Our Girl, Series 5, BBC One review - where soap and warfare collide | reviews, news & interviews
Our Girl, Series 5, BBC One review - where soap and warfare collide
Our Girl, Series 5, BBC One review - where soap and warfare collide
Our heroine finds herself persuaded to return to the Afghan front line
Some things never change in Our Girl. At the beginning of 2018’s Series 4, military heroine Georgie Lane (Michelle Keegan) had been traumatised by the death of her fiance Elvis Harte, killed in Afghanistan at the end of Series 3.
However, despite the chaotic diversion provided by the Manchester wedding of her sister Marie (Linzey Cocker), which provided us with raucous glimpses of the extended Lane family trying to squeeze into their finery while quaffing champagne, overseas duty came calling in the shape of stern, upstanding Sergeant King (Rolan Bell). After a few token protests about how much she enjoyed her instructing work, Georgie found herself lured back to join 2 Section (pictured below) for a “training, mentoring and security tour” in Afghanistan to give her raw recruits a helping hand.
Writer Tony Grounds has staked out his turf in previous series, and he has no intention of tinkering with his winning formula. Keegan, with her gleaming teeth and blow-dried mane, still looks more like a retired Pussycat Doll than a professional soldier, and the surrounding squaddies resemble rejects from a boy band reality show. It’s like Ackley Bridge in uniform – not least because Ackley’s Amy-Leigh Hickman has joined the cast as nervous new medic Mimi – and its multi-racial, mixed-gender cast all bring their own attitudes and back-stories. New arrivals this time include Prof (Nico Mirallegro), a bespectacled ex-teacher with emotional problems, and the yobbish Brummie known as Throbber (Kaine Zajaz). Throbber seems to have homophobia issues, goading Prof with sneers like “I believe you were married to a fella”.

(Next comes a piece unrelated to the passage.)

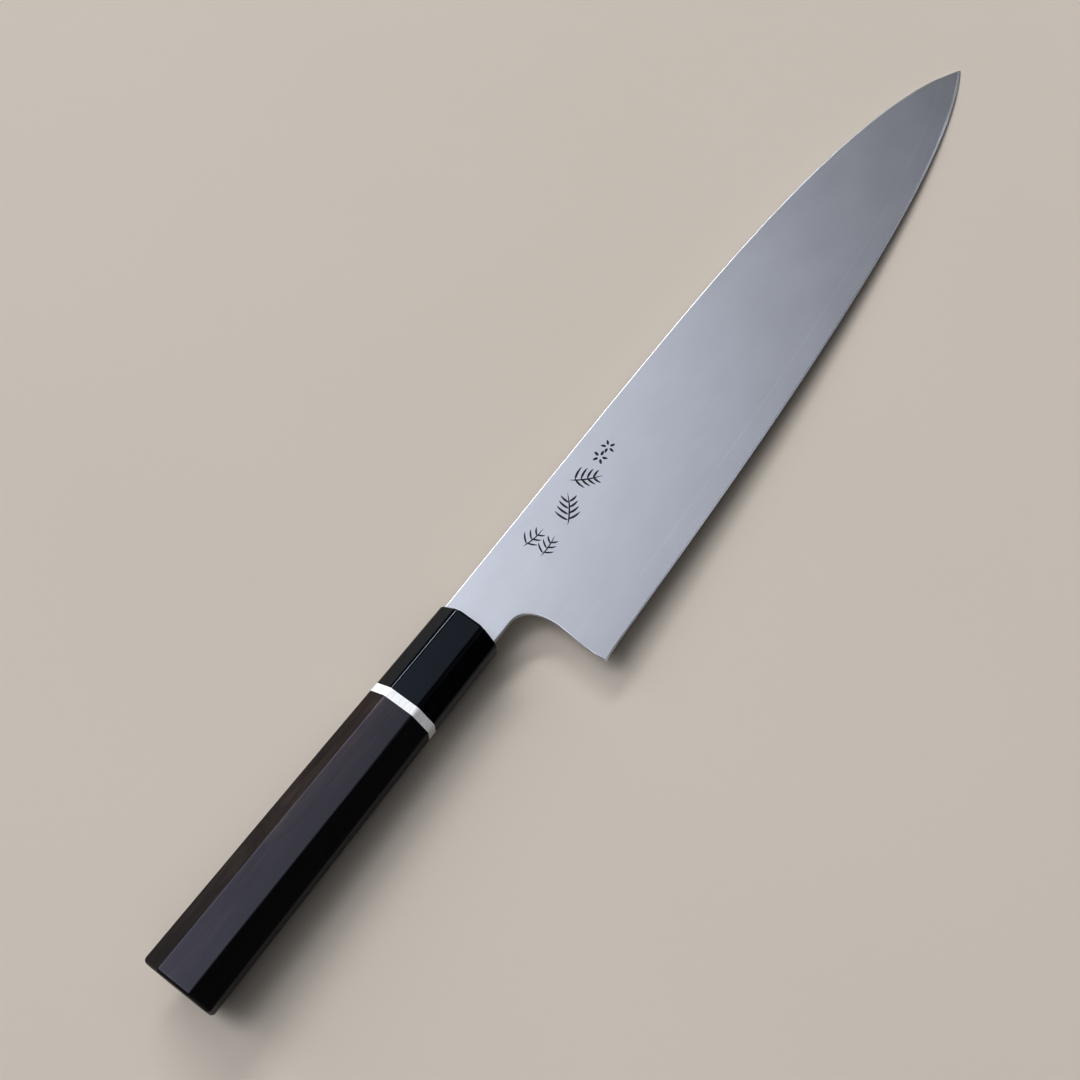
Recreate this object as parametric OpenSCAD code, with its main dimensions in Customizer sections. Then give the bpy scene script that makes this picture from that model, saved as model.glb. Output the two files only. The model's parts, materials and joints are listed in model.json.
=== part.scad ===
// Japanese chef knife with a laminated blade and an eight-sided wooden grip, in millimetres.
//
// Every piece is drawn in the knife's own axes. The x axis is the grip's centre line, 0 at the
// front of the ferrule and growing toward the tip. The y axis points at the spine, and z is
// square to the blade's flat. in_rest_pose() then lays the knife down the way it comes to rest
// on a table, on its tip and on the lower front edge of its ferrule, with the origin on the
// table under the middle of the knife.

/* [Blade] */
// Straight distance from the heel to the tip
blade_len = 270; // [240:1:300]
// Distance from the ferrule to the heel
neck_len = 16.4; // [14:0.2:24]
// How far the heel lies below the grip's centre line
heel_drop = 41.3; // [36:0.1:46]
// How far the tip lies below the grip's centre line
tip_drop = 11.1; // [6:0.1:14]
// Height of the spine above the grip's centre line at the ferrule
spine_start = 10.8; // [10:0.1:12]
// Height of the spine above the grip's centre line along its straight stretch
spine_top = 11.3; // [11:0.1:13]
// Distance from the ferrule to where the spine begins to fall
spine_bend = 90; // [60:1:110]
// Thickness of the spine at the ferrule
spine_t = 2.3; // [2:0.1:3]
// Share of the spine's thickness that tapers away toward the tip
distal_taper = 0.55; // [0.4:0.01:0.6]
// Depth of the neck below the grip's centre line
neck_drop = 9.2; // [8:0.1:9.6]

/* [Lamination] */
// Thickness of the hard core sheet
core_t = 0.7; // [0.5:0.02:0.7]
// Width of bare core steel along the edge
core_show = 7; // [5:0.5:9]
// Width of the sharpening bevel at the heel
bevel_heel = 0.3; // [0.3:0.1:0.8]
// Width of the sharpening bevel near the tip
bevel_tip = 1.2; // [0.6:0.1:1.6]

/* [Grip] */
// Length of the grip with its ferrule and ring
grip_len = 141.5; // [130:0.5:155]
// Width across the flats at the front of the ferrule
front_w = 22.3; // [21:0.1:24]
// Thickness through the flats at the front of the ferrule
front_t = 19.5; // [19:0.1:22]
// Width across the flats at the butt
butt_w = 25.3; // [24:0.1:28]
// Thickness through the flats at the butt
butt_t = 20.8; // [20:0.1:24]
// Leg of the corner bevels at the front of the ferrule
front_bevel = 5.8; // [5:0.1:6.4]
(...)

Prof refused to take the bait, but later stamped his own kind of authority on his comrades by delivering an illustrated lecture about the British Army’s catastrophic retreat from Kabul in 1842, which left 16,000 dead. He even recited the narrative in blank verse, leaving his audience stunned. His historical account of Afghan carnage was spliced into the real-time action, as Georgie and her squad ran into a suicide bomb attack in their truck.

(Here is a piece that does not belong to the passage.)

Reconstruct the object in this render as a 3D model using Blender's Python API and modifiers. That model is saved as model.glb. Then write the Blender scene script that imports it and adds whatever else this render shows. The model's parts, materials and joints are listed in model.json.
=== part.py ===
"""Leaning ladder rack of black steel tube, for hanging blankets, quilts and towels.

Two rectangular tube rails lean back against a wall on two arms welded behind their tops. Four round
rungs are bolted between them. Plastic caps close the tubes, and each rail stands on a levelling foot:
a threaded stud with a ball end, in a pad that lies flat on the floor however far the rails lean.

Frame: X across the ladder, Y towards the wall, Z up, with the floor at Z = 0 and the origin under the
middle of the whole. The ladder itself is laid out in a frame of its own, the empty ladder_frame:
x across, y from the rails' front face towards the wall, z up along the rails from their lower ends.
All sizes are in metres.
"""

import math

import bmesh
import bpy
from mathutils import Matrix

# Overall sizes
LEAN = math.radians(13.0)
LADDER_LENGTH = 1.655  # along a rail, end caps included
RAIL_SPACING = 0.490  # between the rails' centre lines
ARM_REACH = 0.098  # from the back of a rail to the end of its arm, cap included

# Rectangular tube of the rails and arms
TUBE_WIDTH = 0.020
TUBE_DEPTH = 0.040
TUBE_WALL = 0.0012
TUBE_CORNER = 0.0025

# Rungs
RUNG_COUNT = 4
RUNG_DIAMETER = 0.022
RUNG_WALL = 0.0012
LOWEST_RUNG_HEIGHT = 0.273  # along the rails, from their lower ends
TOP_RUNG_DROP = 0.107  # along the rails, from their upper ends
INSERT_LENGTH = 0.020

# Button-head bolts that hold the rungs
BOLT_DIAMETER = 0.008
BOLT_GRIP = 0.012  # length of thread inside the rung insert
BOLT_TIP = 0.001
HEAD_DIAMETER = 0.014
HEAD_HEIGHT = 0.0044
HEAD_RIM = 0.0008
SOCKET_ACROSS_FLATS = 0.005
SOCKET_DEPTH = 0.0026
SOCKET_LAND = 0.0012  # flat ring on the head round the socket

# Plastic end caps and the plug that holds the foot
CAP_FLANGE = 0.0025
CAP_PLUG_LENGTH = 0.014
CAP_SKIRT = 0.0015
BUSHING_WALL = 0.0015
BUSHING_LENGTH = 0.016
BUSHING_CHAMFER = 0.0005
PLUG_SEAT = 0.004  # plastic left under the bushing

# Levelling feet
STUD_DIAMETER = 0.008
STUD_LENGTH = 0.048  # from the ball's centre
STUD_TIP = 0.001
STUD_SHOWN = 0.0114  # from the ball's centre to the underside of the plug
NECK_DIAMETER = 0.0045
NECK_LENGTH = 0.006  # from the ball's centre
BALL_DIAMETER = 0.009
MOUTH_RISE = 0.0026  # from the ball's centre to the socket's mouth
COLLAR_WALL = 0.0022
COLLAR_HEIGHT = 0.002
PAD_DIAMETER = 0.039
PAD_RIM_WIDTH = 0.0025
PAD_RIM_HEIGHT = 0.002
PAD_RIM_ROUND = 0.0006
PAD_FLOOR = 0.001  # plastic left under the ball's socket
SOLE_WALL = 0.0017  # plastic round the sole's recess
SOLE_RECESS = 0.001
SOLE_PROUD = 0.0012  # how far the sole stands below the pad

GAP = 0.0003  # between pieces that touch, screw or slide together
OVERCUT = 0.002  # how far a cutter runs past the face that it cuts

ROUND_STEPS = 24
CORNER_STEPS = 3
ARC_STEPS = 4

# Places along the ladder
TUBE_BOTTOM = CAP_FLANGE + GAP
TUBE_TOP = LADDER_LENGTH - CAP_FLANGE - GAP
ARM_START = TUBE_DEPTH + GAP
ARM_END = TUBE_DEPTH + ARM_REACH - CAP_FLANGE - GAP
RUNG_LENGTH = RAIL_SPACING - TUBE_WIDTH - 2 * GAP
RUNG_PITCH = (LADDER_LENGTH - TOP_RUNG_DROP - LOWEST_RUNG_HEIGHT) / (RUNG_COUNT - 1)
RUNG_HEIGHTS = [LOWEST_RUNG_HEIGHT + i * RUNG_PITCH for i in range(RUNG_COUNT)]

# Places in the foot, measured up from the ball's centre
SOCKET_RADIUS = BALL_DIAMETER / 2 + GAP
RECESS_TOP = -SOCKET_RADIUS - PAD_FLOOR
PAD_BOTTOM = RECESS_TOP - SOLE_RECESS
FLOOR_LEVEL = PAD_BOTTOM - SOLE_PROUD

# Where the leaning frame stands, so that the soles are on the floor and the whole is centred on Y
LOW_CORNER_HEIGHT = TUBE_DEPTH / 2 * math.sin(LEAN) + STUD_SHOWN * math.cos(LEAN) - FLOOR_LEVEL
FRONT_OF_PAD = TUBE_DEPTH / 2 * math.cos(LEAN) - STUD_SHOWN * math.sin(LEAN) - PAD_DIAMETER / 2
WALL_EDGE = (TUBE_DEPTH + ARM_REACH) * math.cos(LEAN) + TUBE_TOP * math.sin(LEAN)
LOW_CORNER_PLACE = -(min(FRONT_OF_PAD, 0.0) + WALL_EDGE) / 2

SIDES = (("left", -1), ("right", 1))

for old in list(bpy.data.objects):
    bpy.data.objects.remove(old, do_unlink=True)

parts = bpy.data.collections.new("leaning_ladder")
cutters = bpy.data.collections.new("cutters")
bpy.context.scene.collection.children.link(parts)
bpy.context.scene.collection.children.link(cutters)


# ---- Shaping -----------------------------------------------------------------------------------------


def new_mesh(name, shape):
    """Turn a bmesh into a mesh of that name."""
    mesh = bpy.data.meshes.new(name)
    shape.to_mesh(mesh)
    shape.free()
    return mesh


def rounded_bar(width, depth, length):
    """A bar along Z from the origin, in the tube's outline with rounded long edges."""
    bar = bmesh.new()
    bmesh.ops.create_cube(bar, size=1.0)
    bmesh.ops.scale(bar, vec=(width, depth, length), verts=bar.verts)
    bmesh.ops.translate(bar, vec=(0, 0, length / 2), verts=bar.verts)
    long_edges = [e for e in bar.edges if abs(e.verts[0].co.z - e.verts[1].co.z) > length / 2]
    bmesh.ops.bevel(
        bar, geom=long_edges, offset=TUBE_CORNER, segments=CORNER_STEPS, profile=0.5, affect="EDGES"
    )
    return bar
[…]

Another running theme of Our Girl is the effete uselessness of the officer class, and 2 Section’s new CO Lieutenant Hurst (William Attenborough) maintains that fine tradition. It was only the unflappable intervention of Sgt King that prevented him suffering a panic attack under fire, and it was King who saved him from a bollocking from the Brigadier. Our Girl is formulaic, predictable and as authentic as a phishing scam, but its fans don’t seem to mind.